→ Exercise aim:
Gather up the lines that contain "manifold".

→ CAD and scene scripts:

--- begin ---

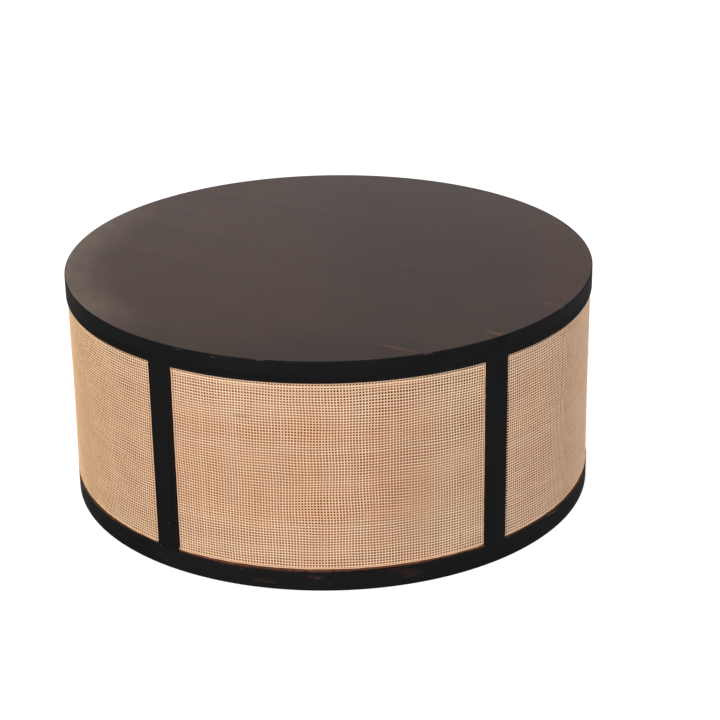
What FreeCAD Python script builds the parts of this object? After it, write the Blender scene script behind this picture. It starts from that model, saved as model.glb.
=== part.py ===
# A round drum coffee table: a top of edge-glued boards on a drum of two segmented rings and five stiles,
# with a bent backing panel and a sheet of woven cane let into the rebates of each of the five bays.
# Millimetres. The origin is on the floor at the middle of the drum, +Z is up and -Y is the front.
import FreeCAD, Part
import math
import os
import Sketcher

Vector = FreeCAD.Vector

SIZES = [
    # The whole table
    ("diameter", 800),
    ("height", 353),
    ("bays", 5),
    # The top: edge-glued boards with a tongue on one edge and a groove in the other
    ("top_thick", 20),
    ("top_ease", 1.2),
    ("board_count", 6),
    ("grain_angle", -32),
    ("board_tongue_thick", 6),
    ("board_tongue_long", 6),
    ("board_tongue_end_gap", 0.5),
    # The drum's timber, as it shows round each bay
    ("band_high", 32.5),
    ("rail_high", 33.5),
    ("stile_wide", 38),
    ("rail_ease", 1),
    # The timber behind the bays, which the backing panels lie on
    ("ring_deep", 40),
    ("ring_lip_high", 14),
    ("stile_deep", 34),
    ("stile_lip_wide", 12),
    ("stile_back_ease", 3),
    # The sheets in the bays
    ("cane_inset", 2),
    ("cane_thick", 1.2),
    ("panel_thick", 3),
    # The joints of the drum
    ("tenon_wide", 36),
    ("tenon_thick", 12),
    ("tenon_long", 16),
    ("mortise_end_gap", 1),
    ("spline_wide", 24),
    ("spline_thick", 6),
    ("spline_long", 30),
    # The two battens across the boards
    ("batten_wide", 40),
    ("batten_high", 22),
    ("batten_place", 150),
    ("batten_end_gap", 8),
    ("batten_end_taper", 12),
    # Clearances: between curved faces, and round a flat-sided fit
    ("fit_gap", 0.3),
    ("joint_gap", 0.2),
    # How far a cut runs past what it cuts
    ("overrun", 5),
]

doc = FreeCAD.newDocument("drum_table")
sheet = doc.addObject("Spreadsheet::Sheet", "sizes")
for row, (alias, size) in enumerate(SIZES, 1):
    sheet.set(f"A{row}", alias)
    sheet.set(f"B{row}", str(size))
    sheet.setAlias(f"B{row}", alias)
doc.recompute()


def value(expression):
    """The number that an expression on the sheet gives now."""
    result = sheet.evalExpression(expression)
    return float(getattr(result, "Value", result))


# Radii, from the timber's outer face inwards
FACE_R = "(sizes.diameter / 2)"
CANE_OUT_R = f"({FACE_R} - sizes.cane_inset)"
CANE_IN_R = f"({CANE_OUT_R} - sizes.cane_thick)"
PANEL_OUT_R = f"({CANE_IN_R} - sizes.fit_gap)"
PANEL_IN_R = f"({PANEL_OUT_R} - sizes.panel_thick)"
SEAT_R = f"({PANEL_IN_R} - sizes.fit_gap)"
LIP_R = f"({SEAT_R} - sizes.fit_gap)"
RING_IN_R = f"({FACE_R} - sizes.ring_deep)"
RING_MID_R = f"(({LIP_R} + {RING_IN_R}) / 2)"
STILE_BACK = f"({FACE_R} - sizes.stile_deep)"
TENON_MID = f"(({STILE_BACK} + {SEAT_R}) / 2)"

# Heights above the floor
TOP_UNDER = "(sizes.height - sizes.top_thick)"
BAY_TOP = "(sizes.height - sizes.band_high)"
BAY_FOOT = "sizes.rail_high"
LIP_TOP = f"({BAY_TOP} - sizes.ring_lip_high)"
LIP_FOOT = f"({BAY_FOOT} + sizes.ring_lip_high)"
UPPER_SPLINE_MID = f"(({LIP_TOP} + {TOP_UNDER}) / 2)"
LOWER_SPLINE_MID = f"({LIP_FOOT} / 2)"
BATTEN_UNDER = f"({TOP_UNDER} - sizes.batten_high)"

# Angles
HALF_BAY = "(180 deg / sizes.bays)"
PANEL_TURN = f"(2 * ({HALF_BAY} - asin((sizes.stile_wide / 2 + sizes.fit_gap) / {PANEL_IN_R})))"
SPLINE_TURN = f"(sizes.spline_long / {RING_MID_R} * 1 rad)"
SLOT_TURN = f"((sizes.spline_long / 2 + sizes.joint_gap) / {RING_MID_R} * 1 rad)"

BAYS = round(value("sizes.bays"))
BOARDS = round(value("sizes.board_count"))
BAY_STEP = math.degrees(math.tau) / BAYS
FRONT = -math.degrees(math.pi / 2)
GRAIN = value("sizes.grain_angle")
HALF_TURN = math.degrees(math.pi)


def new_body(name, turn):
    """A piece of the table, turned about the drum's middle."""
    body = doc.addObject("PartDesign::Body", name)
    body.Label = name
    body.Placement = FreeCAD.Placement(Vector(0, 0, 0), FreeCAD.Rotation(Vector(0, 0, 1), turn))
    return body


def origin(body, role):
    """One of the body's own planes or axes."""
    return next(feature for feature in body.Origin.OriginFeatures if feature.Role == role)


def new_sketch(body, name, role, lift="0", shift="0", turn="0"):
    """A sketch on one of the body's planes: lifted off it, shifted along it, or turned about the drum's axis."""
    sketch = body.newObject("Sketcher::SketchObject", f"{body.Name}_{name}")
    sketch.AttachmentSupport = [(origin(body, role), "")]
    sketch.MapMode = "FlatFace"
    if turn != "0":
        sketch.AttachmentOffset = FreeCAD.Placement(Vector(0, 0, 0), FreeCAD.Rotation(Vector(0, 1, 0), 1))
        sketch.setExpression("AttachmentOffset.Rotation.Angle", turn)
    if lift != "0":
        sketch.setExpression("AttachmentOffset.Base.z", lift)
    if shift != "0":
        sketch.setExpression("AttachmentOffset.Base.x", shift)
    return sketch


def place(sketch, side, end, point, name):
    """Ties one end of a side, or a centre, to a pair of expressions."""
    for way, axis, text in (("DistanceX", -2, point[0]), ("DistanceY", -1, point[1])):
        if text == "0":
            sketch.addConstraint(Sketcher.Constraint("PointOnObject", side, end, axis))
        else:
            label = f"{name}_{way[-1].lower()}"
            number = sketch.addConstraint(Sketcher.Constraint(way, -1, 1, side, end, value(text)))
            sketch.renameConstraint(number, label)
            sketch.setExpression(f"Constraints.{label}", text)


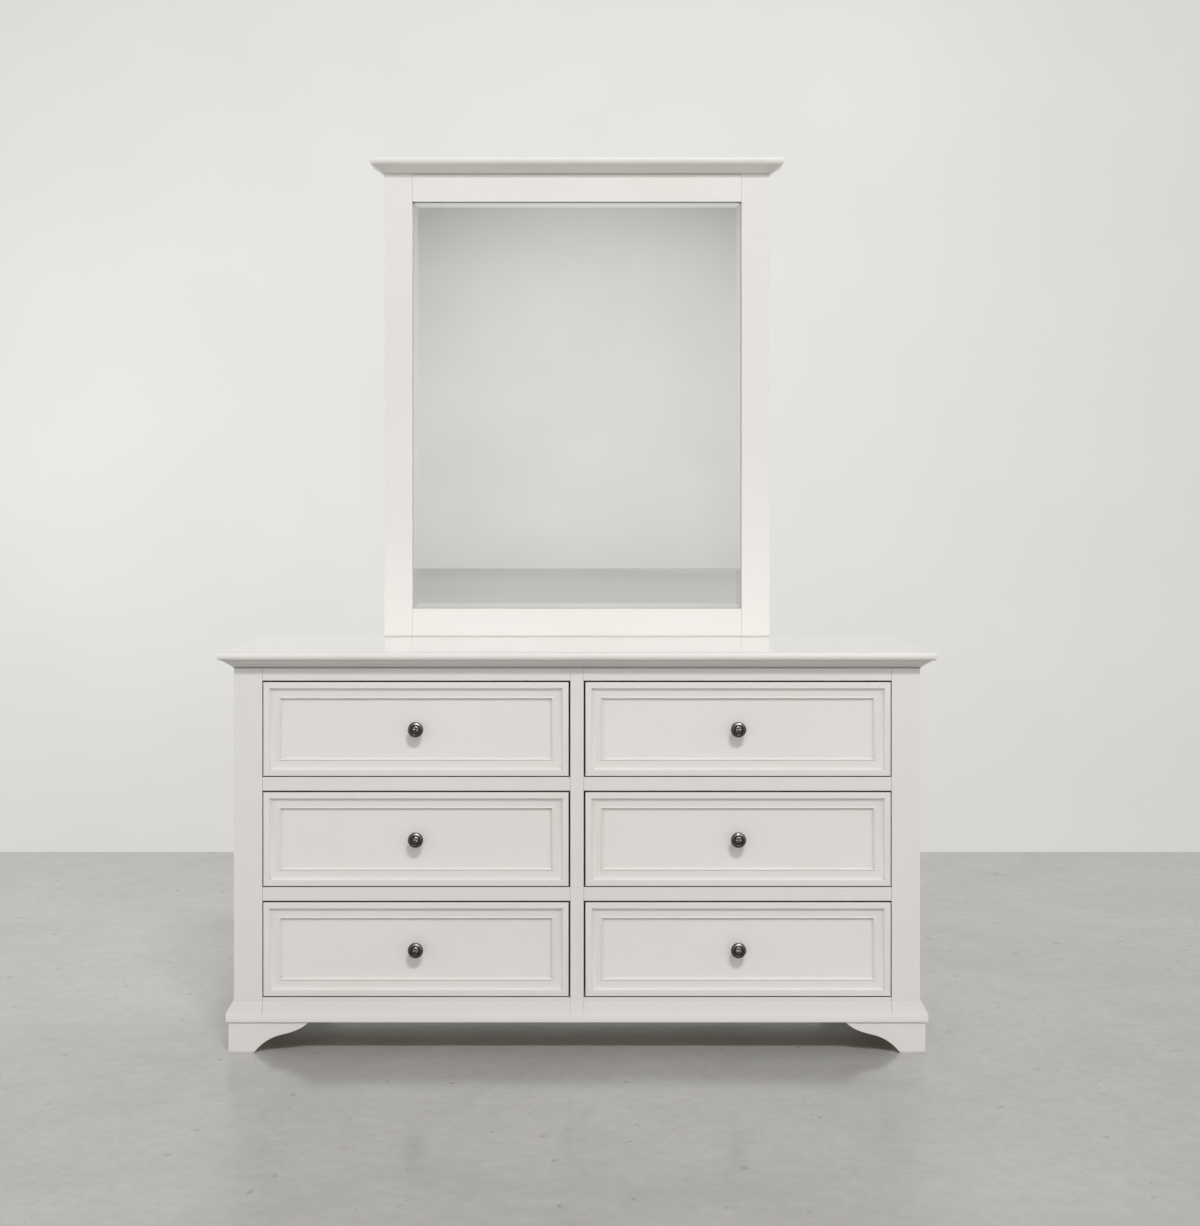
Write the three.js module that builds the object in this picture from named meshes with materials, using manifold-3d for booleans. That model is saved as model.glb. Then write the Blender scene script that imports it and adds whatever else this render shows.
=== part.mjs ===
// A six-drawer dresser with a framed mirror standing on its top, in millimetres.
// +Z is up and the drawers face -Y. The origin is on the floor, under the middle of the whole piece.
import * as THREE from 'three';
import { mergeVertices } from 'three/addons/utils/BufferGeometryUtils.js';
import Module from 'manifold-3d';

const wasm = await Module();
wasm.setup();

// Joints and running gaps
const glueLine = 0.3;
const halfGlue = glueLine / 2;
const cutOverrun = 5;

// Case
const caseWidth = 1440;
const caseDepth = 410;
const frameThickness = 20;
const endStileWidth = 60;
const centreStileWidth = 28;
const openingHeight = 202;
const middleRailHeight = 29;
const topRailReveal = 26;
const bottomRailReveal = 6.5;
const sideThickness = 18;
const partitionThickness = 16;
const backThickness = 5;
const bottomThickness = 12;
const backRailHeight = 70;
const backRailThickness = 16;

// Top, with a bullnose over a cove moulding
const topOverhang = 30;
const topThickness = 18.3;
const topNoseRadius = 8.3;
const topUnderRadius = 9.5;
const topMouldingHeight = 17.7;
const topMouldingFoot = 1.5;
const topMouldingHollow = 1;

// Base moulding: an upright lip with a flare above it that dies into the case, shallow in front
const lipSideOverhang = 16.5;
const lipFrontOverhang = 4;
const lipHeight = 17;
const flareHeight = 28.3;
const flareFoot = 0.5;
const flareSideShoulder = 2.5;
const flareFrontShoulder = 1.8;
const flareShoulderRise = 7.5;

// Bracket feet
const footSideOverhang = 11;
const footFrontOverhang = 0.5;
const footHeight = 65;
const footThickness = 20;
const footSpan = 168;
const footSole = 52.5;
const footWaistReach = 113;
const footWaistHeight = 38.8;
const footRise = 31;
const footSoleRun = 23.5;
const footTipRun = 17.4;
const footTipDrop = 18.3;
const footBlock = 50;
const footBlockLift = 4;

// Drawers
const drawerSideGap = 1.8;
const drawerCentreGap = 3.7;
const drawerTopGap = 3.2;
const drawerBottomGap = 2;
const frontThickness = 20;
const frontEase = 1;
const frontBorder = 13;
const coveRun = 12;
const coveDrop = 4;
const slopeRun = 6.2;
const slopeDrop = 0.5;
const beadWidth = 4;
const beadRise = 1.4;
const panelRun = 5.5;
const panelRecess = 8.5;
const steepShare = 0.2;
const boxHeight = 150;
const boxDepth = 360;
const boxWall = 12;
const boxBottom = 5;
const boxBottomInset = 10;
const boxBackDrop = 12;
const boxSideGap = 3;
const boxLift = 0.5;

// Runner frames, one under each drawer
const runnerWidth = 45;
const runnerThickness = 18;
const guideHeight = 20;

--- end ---

→ Result:
Write the three.js module that builds the object in this picture from named meshes with materials, using manifold-3d for booleans. That model is saved as model.glb. Then write the Blender scene script that imports it and adds whatever else this render shows.
import Module from 'manifold-3d';